Uno de los tópicos más repetidos a propósito de las lenguas vernáculas regionales que existen en España, por infiltración de la ideología nacional-fragmentaria, es el que las considera como lenguas propias de la comunidad autónoma correspondiente. Insisten particularmente en ello los Estatutos de autonomía así como el ordenamiento jurídico relativo a estas lenguas.

Queda excluido por tanto el español de la consideración de lengua propia de la región, y se ve así desplazado a la condición de lengua adventicia, postiza, impropia, extraña.

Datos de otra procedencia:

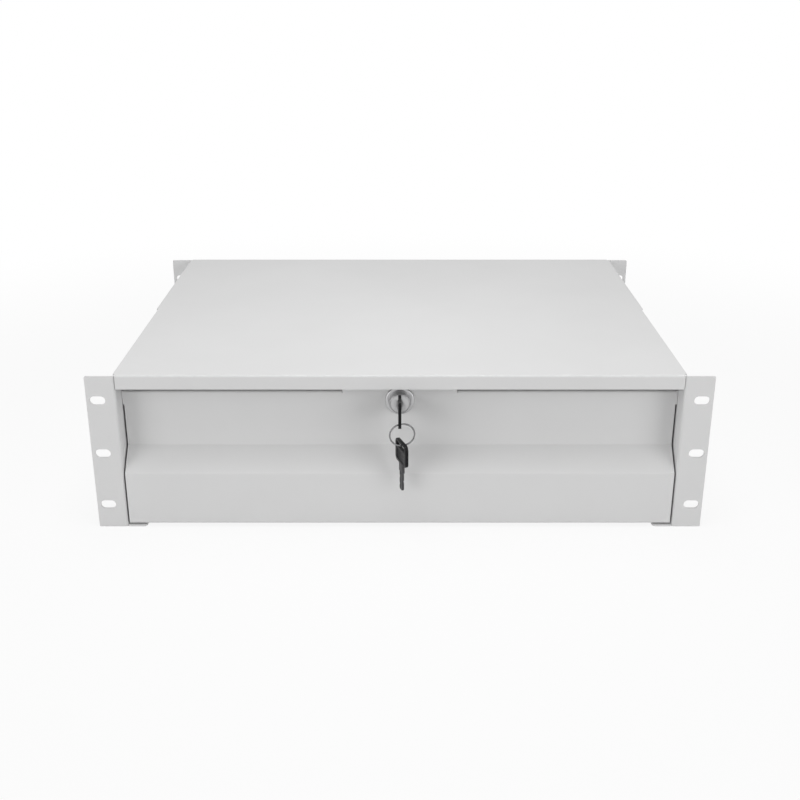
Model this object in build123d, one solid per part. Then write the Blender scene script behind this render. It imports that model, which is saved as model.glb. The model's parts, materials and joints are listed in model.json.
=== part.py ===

Cuando desde instancias oficiales (ya no de sectores más o menos marginales) se habla de la imposición del español durante siglos en tal autonomía, y de la normalización necesaria como compensación, es entonces imposible, desde tales premisas, evitar la obstaculización, cuando no directamente la negación, del uso y el aprendizaje del español en esas regiones.

La lengua española, y esta es la evidencia incontrovertible que alimenta la legislación, ha desplazado violentamente (como compañera del imperialismo castellano) a las lenguas vernáculas regionales a la marginalidad y la anormalidad. Y ahora, con la democracia, hay que devolverles a esas lenguas su dignidad, el lugar natural que les corresponde como lenguas propias frente a ese español extraño e invasor.

Esta misma prueba es la que impulsa el movimiento que quiere en Asturias, en mimesis con otras comunidades autónomas, un uso normal del bable, también supuestamente desplazado como lengua propia por el advenedizo español.

Es previsible que la oficialidad del bable tome los mismos derroteros jurídicos normalizadores que las leyes, ya en vigor, impulsadas por ese mismo espíritu restaurador en otras comunidades autónomas (paradójicamente, el hecho diferencial autonómico es una repetición de lo mismo en cada autonomía).

La cuestión es que, como resultado de la oficialidad actual de las lenguas regionales, se da por bueno que alguna vez lo fueron, que alguna vez tuvieron la condición de lenguas de uso político, áulico, cancilleresco. Es decir, se da por bueno que esas lenguas fueron lenguas de Estado cuando jamás lo han sido, justificando en el pasado, un pasado ficticio, lo que quieren construir en el porvenir.

Se busca así borrar su condición de lenguas regionales para convertirlas en lenguas de un todo político nacional independiente (absoluto, esto es, soberano).

Y es que con ello, con la oficialidad de las lenguas regionales, se obliga por ley al uso de unas lenguas que no son comunes a todos los españoles, arrinconando, además, en determinadas regiones, a la única lengua que sí lo es, que sí es de uso común en toda España.

Se procede como si el catalán, el gallego y el vasco, y ahora también cualquier otra lengua regional (como el bable), fueran lenguas propias de un Estado ya constituido y como si su uso fuera obligación ciudadana. Pero no existen ni la ciudadanía catalana, ni la vasca, ni la gallega, ni la asturiana, y sí la española.

Hacer oficial una lengua que no es común, como ha hecho el legislador, es multiplicar las ciudadanías en complicidad con el separatismo. La ciudadanía en España es única y simple y no puede haber un imperio dentro de un imperio.

La oficialidad de una lengua particular rompe la unidad ciudadana. Sólo la lengua común debiera ser la única oficial, obligatoria en su conocimiento y con derecho a su uso en todo el territorio nacional.

"O dicho en oro y sin recovecos, que España tiene el deber de imponer a todos sus ciudadanos el conocimiento de la lengua española; pero que no debe consentir el que se imponga (así se imponga) a ninguno de ellos el bilingüismo. Sea bilingüe quien quiera, y trilingüe y políglota; pero como obligación de ciudadanía, ¡jamás! La ciudadanía es simple, y no la hay doble, ni triple ni múltiple" (23 julio de 1931, Unamuno, Del porvenir de España y los españoles).